◆ GIVEN EXERCISE ◆
Using the listing below, set down each line from the line containing "section = strip_section(points, radii, lock_thickness)" through the line containing "obj.matrix_parent_inverse = Matrix.Identity(4)", both ends included, exactly and with nothing added.

BEGIN AVAILABLE DATA

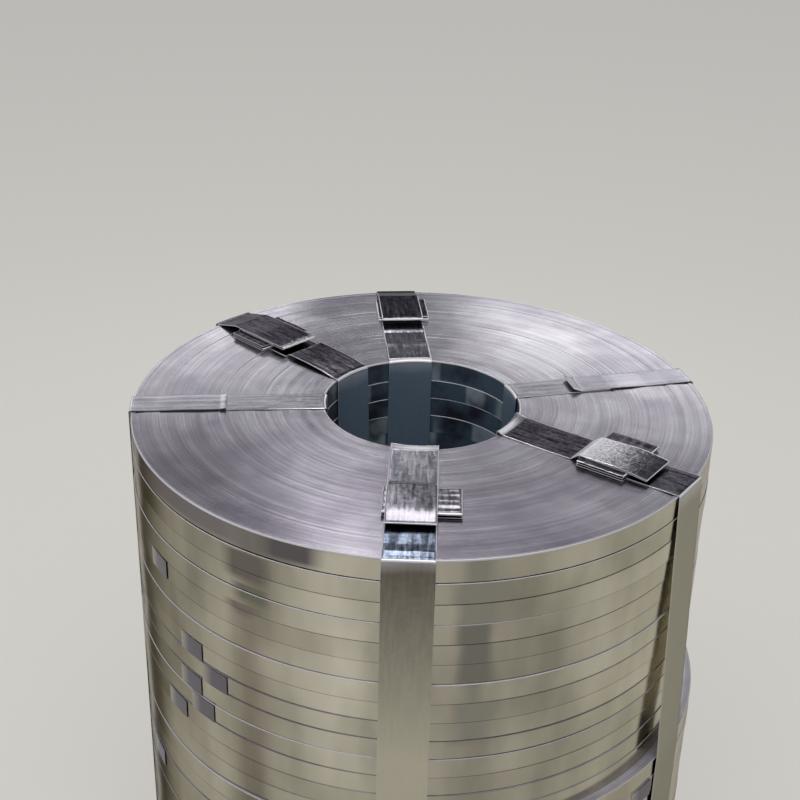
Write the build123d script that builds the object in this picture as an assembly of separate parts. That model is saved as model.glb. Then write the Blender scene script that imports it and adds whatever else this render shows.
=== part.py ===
from build123d import *
import math
import os

# A pack of narrow slit steel coils: flat rolls of strip that lie eye to the sky, one on
# another, held together by steel straps that run up through the bore and down the wall.
# Sizes are in millimetres. The origin is on the floor, on the axis of the bore.

# Strip and coils
strip_width = 32.0
top_strip_width = 35.0
strip_thickness = 0.8
bore_radius = 150.0
upper_coil_radius = 441.0
lower_coil_radius = 450.0
upper_coils = 14
coil_count = 27

# The narrower upper group stands a little to the left on the wider lower group
upper_place = (-4.7, 0.0)
lower_place = (4.8, 0.0)

# Straps: four wide ones with folded locks, and two narrower ones whose ends only lap
strap_width = 70.0
narrow_strap_width = 50.0
strap_thickness = 0.9
clearance = 0.3
bore_slack = 3.0
wall_slack = 1.0
hook_overlap = 15.0
hook_gap = 1.0
hook_bend = 2.5
flap_bend = 4.0
wall_bend = 150.0
least_lean = 5.0
lap_room = 2.0
lap_step = 6.0
lap_bend = 6.0
curl_length = 6.0
curl_height = 3.0

# Locking pieces, each a length of strip folded flat and caught between the strap ends
lock_height = 8.0
lock_thickness = 0.9
lock_width = 74.0
hook_room = 6.0

# Sideways shift of each coil of the upper group in its group, from the top down
upper_shifts = [
    (0.0, 0.0),
    (-0.1, -1.0),
    (0.7, -1.1),
    (-0.5, -1.5),
    (-0.6, -0.8),
    (-0.5, -0.2),
    (-0.3, -2.4),
    (-0.1, -1.8),
    (-0.2, -1.3),
    (-0.1, -0.3),
    (-1.5, -0.7),
    (-1.5, 0.2),
    (-0.6, -0.4),
    (0.3, -1.0),
]
# The lower group is shifted in turn by these
lower_shifts = [(0.0, 0.0), (0.6, -0.8), (-0.7, 0.3), (0.3, 0.9), (-0.4, -0.5)]

# Where the last turn of each coil ends on the wall, from the top down, as an azimuth
upper_tails = [
    -152.0,
    -161.0,
    -148.0,
    -156.0,
    -143.5,
    -139.0,
    -158.0,
    -132.8,
    -126.3,
    -133.5,
    -129.8,
    -138.5,
    -147.0,
    -154.0,
]
lower_tails = [-158.0, -38.0, -151.0, -136.0, -128.0, -144.0, -133.0, -155.0, -126.0, -139.0, -148.0, -131.0, -141.0]

# Turns that stand proud of or below the top end: radius of each step and level inside it
top_turn_steps = [
    (434.0, -0.7),
    (421.0, 0.0),
    (398.0, -0.9),
    (391.0, -0.3),
    (352.0, 0.0),
    (309.0, -0.8),
    (297.0, 0.0),
    (243.0, -0.5),
    (196.0, 0.0),
    (171.0, -0.6),
    (158.0, 0.0),
]
bottom_turn_steps = [(430.0, -0.6), (382.0, 0.0), (268.0, -0.7), (205.0, 0.0)]
ledge_turn_steps = [(443.0, -0.6), (439.0, 0.0)]

# Straps by name: azimuth and sideways offset. On a locked strap: place of the lock's middle
# outside the middle of the end face, length of flap past the lock, the side from which the
# upper end comes, and the lock's length and how far it is pushed to one side.
locked_straps = {
    "front": dict(
        azimuth=-90.4, offset=-7.0, lock_place=15.5, flap=10.0, over="bore", lock_length=108.0, lock_shift=13.0
    ),
    "right_front": dict(
        azimuth=-34.3, offset=19.0, lock_place=27.5, flap=24.0, over="bore", lock_length=110.0, lock_shift=8.5
    ),
    "back": dict(azimuth=96.5, offset=4.2, lock_place=49.5, flap=18.0, over="rim", lock_length=86.0, lock_shift=-3.0),
    "left_back": dict(
        azimuth=137.1, offset=10.7, lock_place=45.0, flap=20.0, over="rim", lock_length=100.0, lock_shift=1.5
    ),
}
# On a lapped strap the end from the rim lies over the end from the bore: place of each end
# outside the middle of the end face
lapped_straps = {
    "right_back": dict(azimuth=15.3, offset=9.0, upper_end=-55.5, lower_end=24.5),
    "left": dict(azimuth=186.0, offset=-6.0, upper_end=1.5, lower_end=69.5),
}

# Levels worked out from the sizes above
stack_height = top_strip_width + (coil_count - 1) * strip_width
stack_top = strap_thickness + stack_height
top_coil_base = stack_top - top_strip_width
ledge_height = top_coil_base - (upper_coils - 1) * strip_width
bend_radius = strap_thickness / 2 + clearance
face_middle = (bore_radius + upper_coil_radius) / 2


def spiral_face(start_radius, growth, start_angle):
    """Area inside one turn of strip, whose radius grows by one thickness round the turn."""
    quarter = growth / 4

    def on_turn(quarters):
        angle = math.radians(start_angle + 90 * quarters)
        radius = start_radius + quarter * quarters
        return (radius * math.cos(angle), radius * math.sin(angle))

    arcs = [
        ThreePointArc(on_turn(turn), on_turn(turn + 0.5), on_turn(turn + 1))
        for turn in range(4)
    ]
    step = Line(on_turn(4), on_turn(0))
    return make_face(Curve() + arcs + step)


def turn_relief(outer_radius, steps, face_height, outward):
    """Rings cut from an end of a coil where groups of turns lie lower than the rest."""
    cut = Part()
    level = 0.0
    radius = outer_radius + strip_width
    for next_radius, next_level in steps:
        if level < 0:
            ring = Cylinder(radius, -level) - Cylinder(next_radius, -level)
            middle = face_height + outward * level / 2
            cut += Pos(0, 0, middle) * ring
        radius = next_radius
        level = next_level
    return cut


def coil(number):
    """One slit coil: a ring of wound strip whose last turn ends in a step on the wall."""
    in_upper_group = number <= upper_coils
    if in_upper_group:
        outer_radius = upper_coil_radius
        group_place = upper_place
        tail_angle = upper_tails[(number - 1) % len(upper_tails)]
        shift = upper_shifts[(number - 1) % len(upper_shifts)]
    else:
        place = number - upper_coils - 1
        outer_radius = lower_coil_radius
        group_place = lower_place
        tail_angle = lower_tails[place % len(lower_tails)]
        shift = lower_shifts[place % len(lower_shifts)]
    width = top_strip_width if number == 1 else strip_width
    base = top_coil_base - (number - 1) * strip_width
    outline = spiral_face(outer_radius - strip_thickness, strip_thickness, tail_angle)
    eye = spiral_face(bore_radius, strip_thickness, -tail_angle)
    body = extrude(outline - eye, amount=width)
    body = Pos(0, 0, base) * body
    if number == 1:
        body -= turn_relief(outer_radius, top_turn_steps, stack_top, 1)
    if number == upper_coils + 1:
        body -= turn_relief(outer_radius, ledge_turn_steps, ledge_height, 1)
    if number == coil_count:
        body -= turn_relief(outer_radius, bottom_turn_steps, base, -1)
    return Pos(*group_place, 0) * Pos(*shift, 0) * body


def offset_corners(points, distance):
    """Corners of a path moved sideways to its left by a distance."""
    points = [Vector(*point) for point in points]
    directions = [(b - a).normalized() for a, b in zip(points, points[1:])]
    normals = [Vector(-d.Y, d.X) for d in directions]
    moved = [points[0] + normals[0] * distance]
    for point, before, after in zip(points[1:], normals, normals[1:]):
        moved.append(point + (before + after) * (distance / (1 + before.dot(after))))
    moved.append(points[-1] + normals[-1] * distance)
    return moved


def strip_section(points, radii, thickness):
    """Section of a bent strip: its middle line, with a radius at each corner, made thick."""
    path = [Vector(*point) for point in points]
    turns = []
    for before, corner, after in zip(path, path[1:], path[2:]):
        a = corner - before
        b = after - corner
        turns.append(math.copysign(1.0, a.X * b.Y - a.Y * b.X))
    half = thickness / 2
    left = offset_corners(points, half)
    right = offset_corners(points, -half)
    left_radii = [radius - half * turn for radius, turn in zip(radii, turns)]
    right_radii = [radius + half * turn for radius, turn in zip(radii, turns)]
    left_edge = FilletPolyline(*left, radius=left_radii)
    right_edge = FilletPolyline(*right, radius=right_radii)
    ends = [Line(left[0], right[0]), Line(left[-1], right[-1])]
    return make_face(Curve() + [left_edge, right_edge] + ends)


def lock_levels():
    """Middle heights of the strap layers where the two ends lock round the folded piece."""
    step = strap_thickness + clearance
    under = stack_top + strap_thickness / 2
    return_leaf = under + step + lock_height + clearance
    hook = return_leaf + step
    top = hook + step
    return under, return_leaf, hook, top


def lock_span(strap):
    """Radii at which the upper strap end meets the lock and folds back past it."""
    onward = 1.0 if strap["over"] == "bore" else -1.0
    middle = face_middle + strap["lock_place"]
    near = middle - onward * (lock_width / 2 + hook_room)
    far = middle + onward * (lock_width / 2 + hook_room + strap["flap"])
    return near, far, onward


def bore_run(strap, width):
    """Radius of a strap's run in the bore, clear of the bores of both groups."""
    angle = math.radians(strap["azimuth"])
    step = Vector(lower_place[0] - upper_place[0], lower_place[1] - upper_place[1])
    forward = step.X * math.cos(angle) + step.Y * math.sin(angle)
    sideways = step.Y * math.cos(angle) - step.X * math.sin(angle)
    free_radius = bore_radius - bore_slack
    upper_reach = width / 2 + abs(strap["offset"])
    lower_reach = width / 2 + abs(strap["offset"] - sideways)
    upper_line = math.sqrt(free_radius**2 - upper_reach**2)
    lower_line = forward + math.sqrt(free_radius**2 - lower_reach**2)
    return min(upper_line, lower_line) - strap_thickness / 2


def wall_runs(strap):
    """Radii of a strap's run at the lower group's wall and at the upper group's top rim."""
    angle = math.radians(strap["azimuth"])
    step = Vector(lower_place[0] - upper_place[0], lower_place[1] - upper_place[1])
    forward = step.X * math.cos(angle) + step.Y * math.sin(angle)
    stand_off = clearance + strap_thickness / 2
    shifts = [x * math.cos(angle) + y * math.sin(angle) for x, y in upper_shifts]
    at_lower_wall = forward + lower_coil_radius + wall_slack
    at_upper_wall = upper_coil_radius + max(shifts)
    at_wall = max(at_lower_wall, at_upper_wall)
    lean = at_wall - upper_coil_radius
    if lean < least_lean:
        return at_wall + stand_off, at_wall + stand_off
    upper_height = stack_top - ledge_height
    proud = 0.0
    for place, shift in enumerate(shifts[1:]):
        depth = top_strip_width + place * strip_width
        proud = max(proud, shift - lean * depth / upper_height)
    return at_wall + stand_off, upper_coil_radius + proud + stand_off


def around_pack(strap, width):
    """Corners and bend radii of a strap from the bore's rim down, under and up to the rim."""
    under = stack_top + strap_thickness / 2
    half = strap_thickness / 2
    in_bore = bore_run(strap, width)
    at_wall, at_top_rim = wall_runs(strap)
    around = [(in_bore, under), (in_bore, half), (at_wall, half)]
    around_radii = [bend_radius, bend_radius, bend_radius]
    if at_wall > at_top_rim:
        around.append((at_wall, ledge_height))
        around_radii.append(wall_bend)
    around.append((at_top_rim, under))
    around_radii.append(bend_radius)
    return around, around_radii


def locked_path(strap):
    """Middle line of a strap that is hooked round its lock, as radius and height."""
    under, return_leaf, hook, top = lock_levels()
    near, far, onward = lock_span(strap)
    over_end = [
        (near + onward * hook_overlap, return_leaf),
        (far, return_leaf),
        (far, top),
        (near, top),
    ]
    under_end = [
        (near + onward * hook_gap, under),
        (near + onward * hook_gap, hook),
        (far - onward * hook_overlap, hook),
    ]
    hook_radius = 0.49 * (top - return_leaf)
    over_radii = [hook_radius, hook_radius, flap_bend]
    under_radii = [hook_bend, hook_bend]
    around, around_radii = around_pack(strap, strap_width)
    if strap["over"] == "bore":
        return over_end + around + under_end, over_radii + around_radii + under_radii
    reversed_under = under_end[::-1]
    reversed_over = over_end[::-1]
    radii = under_radii[::-1] + around_radii + over_radii[::-1]
    return reversed_under + around + reversed_over, radii


def lapped_path(strap):
    """Middle line of a strap whose ends lap, the upper one curling up at its tip."""
    under = stack_top + strap_thickness / 2
    over = under + strap_thickness + clearance
    tip = face_middle + strap["upper_end"]
    lap = face_middle + strap["lower_end"]
    around, around_radii = around_pack(strap, narrow_strap_width)
    over_end = [
        (lap + lap_room + lap_step, under),
        (lap + lap_room, over),
        (tip, over),
        (tip - curl_length, over + curl_height),
    ]
    return [(lap, under)] + around + over_end, around_radii + [lap_bend, lap_bend, lap_bend]


def stand_in_place(section, width, strap, shift=0.0):
    """A section in a strap's plane, made as wide as given and turned to the strap's place."""
    solid = extrude(Plane.XZ * section, amount=width / 2, both=True)
    turned = Rot(0, 0, strap["azimuth"]) * Pos(0, strap["offset"] + shift, 0) * solid
    return Pos(*upper_place, 0) * turned


def strap_band(path, width, strap):
    """One strap: a strip round the wall, the foot, the bore and the top of the pack."""
    points, radii = path
    section = strip_section(points, radii, strap_thickness)
    return stand_in_place(section, width, strap)


def lock_piece(strap):
    """A length of strip folded in three, which keeps the hooked strap ends apart."""
    half = lock_thickness / 2
    low = stack_top + strap_thickness + clearance + half
    rise = (lock_height - lock_thickness) / 2
    near, _, onward = lock_span(strap)
    start = near + onward * hook_room
    end = start + onward * lock_width
    points = [
        (end, low),
        (start, low),
        (start, low + rise),
        (end, low + rise),
        (end, low + 2 * rise),
        (start, low + 2 * rise),
    ]
    radii = [0.49 * rise] * 4
    section = strip_section(points, radii, lock_thickness)
    return stand_in_place(section, strap["lock_length"], strap, strap["lock_shift"])


os.makedirs("parts", exist_ok=True)
for number in range(1, coil_count + 1):
    export_step(coil(number), f"parts/coil_{number:02d}.step")
for name, strap in locked_straps.items():
    band = strap_band(locked_path(strap), strap_width, strap)
    export_step(band, f"parts/strap_{name}.step")
    export_step(lock_piece(strap), f"parts/strap_lock_{name}.step")
for name, strap in lapped_straps.items():
    band = strap_band(lapped_path(strap), narrow_strap_width, strap)
    export_step(band, f"parts/strap_{name}.step")
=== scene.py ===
import math

import bpy
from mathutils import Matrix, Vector, noise


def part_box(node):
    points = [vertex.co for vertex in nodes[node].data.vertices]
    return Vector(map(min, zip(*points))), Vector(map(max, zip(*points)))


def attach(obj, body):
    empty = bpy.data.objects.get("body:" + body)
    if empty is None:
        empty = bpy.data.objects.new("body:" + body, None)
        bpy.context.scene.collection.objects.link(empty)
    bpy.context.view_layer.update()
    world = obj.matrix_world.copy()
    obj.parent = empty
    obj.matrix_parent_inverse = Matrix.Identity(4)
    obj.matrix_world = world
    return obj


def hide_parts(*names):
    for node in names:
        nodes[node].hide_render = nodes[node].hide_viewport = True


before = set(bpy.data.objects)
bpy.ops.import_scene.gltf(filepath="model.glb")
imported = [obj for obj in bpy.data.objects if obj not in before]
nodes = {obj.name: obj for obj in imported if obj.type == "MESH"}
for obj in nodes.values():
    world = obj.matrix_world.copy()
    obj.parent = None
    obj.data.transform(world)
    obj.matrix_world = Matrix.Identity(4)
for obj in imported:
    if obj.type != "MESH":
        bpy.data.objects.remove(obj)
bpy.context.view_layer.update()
body = "root"
mm = 0.001
print("frame loaded with", len(nodes), "nodes")

# Names of the coils, from the top of the stack down
coilNames = sorted(name for name in nodes if name.startswith("coil_"))
topName = coilNames[0]
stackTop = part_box(topName)[1].z


def plainSelection():
    # Leaves object mode with nothing selected
    if bpy.context.object and bpy.context.object.mode != "OBJECT":
        bpy.ops.object.mode_set(mode="OBJECT")
    bpy.ops.object.select_all(action="DESELECT")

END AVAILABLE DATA

◆ EXERCISE RESULT ◆
    section = strip_section(points, radii, lock_thickness)
    return stand_in_place(section, strap["lock_length"], strap, strap["lock_shift"])


os.makedirs("parts", exist_ok=True)
for number in range(1, coil_count + 1):
    export_step(coil(number), f"parts/coil_{number:02d}.step")
for name, strap in locked_straps.items():
    band = strap_band(locked_path(strap), strap_width, strap)
    export_step(band, f"parts/strap_{name}.step")
    export_step(lock_piece(strap), f"parts/strap_lock_{name}.step")
for name, strap in lapped_straps.items():
    band = strap_band(lapped_path(strap), narrow_strap_width, strap)
    export_step(band, f"parts/strap_{name}.step")
=== scene.py ===
import math

import bpy
from mathutils import Matrix, Vector, noise


def part_box(node):
    points = [vertex.co for vertex in nodes[node].data.vertices]
    return Vector(map(min, zip(*points))), Vector(map(max, zip(*points)))


def attach(obj, body):
    empty = bpy.data.objects.get("body:" + body)
    if empty is None:
        empty = bpy.data.objects.new("body:" + body, None)
        bpy.context.scene.collection.objects.link(empty)
    bpy.context.view_layer.update()
    world = obj.matrix_world.copy()
    obj.parent = empty
    obj.matrix_parent_inverse = Matrix.Identity(4)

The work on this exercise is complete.